Hi all,
Since earlier this year when I was first introduced to HTM, I have spent a lot of time day to day gradually comprehending how it can help explain different aspects of thought and intelligence.
I have a list of these aspects that I’m still not sure about, in other words I don’t have an HTM-oriented explanation or analogy.
Instead of dumping them all in one topic, I’ll ask them one at a time and see if the HTM community can help by:
a) directing me to some good reading
b) offering your own ideas or explanation
c) telling me that nobody knows the answer yet
This first question relates to how “background” thoughts work in the neocortex. By this I mean that the thought doesn’t feel as though it occupies my attention, but there is either some level of effort being invested into it, or it is idle but will spontaneously re-enter my attention over the coming minutes, hours or sometimes days.
Examples:
- Someone proposes a question to me of a memory recall nature (“what was the name of the main actor in movie X”, or “which band sang song Y”). I can’t recall it, but then a few hours later it spontaneously pops into my head.

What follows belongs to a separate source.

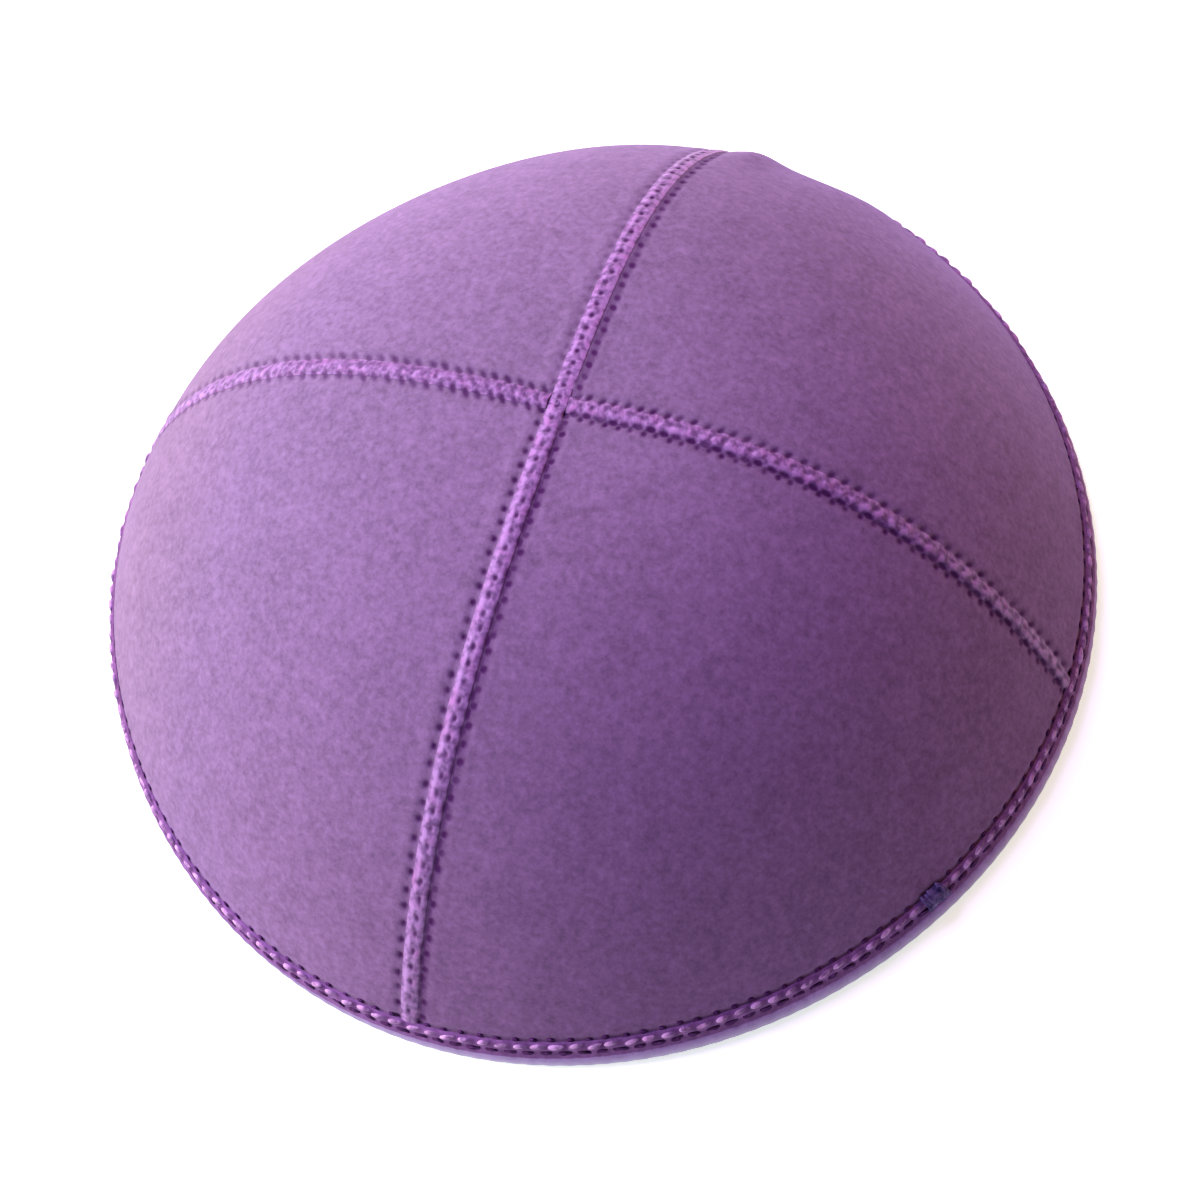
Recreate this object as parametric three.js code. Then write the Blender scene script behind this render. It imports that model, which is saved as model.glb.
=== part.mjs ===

- Someone proposes a question to me of a technical nature (“what is the best approach to solving problem X”), and I’ll tell them I need to think about it and come back to them. But without really spending much time consciously pondering it, the next day I am usually feel much better placed to propose a solution.
- I tell myself I need to remember to get milk before going home, or similarly I tell myself that I have to remember to talk to a certain person about a certain topic. Later on, often hours later, I spontaneously remember to do it (hopefully, anyway…it doesn’t always happen).
With HTM, neurons are activated up and down the layers of columns, with the representations becoming more invariant further up the hierarchy. But to borrow a Comp Sci term, are there many “threads” of neuron activation? And if so:
- How many could there be at any one time?
- Is there a “main” one, or what is it that would make one of them feel “active” in our attention?
- How do they interact or interrupt each other?
- Would they all generally involve the full hierarchy? It doesn’t seem to make sense that the lower levels would be involved in these sorts of tasks, so does that mean the activations become predominately Distal for some period until a downward path is available?
I have a feeling that perhaps I’m making a too simplistic connection between the basic HTM theory and the topic of attention.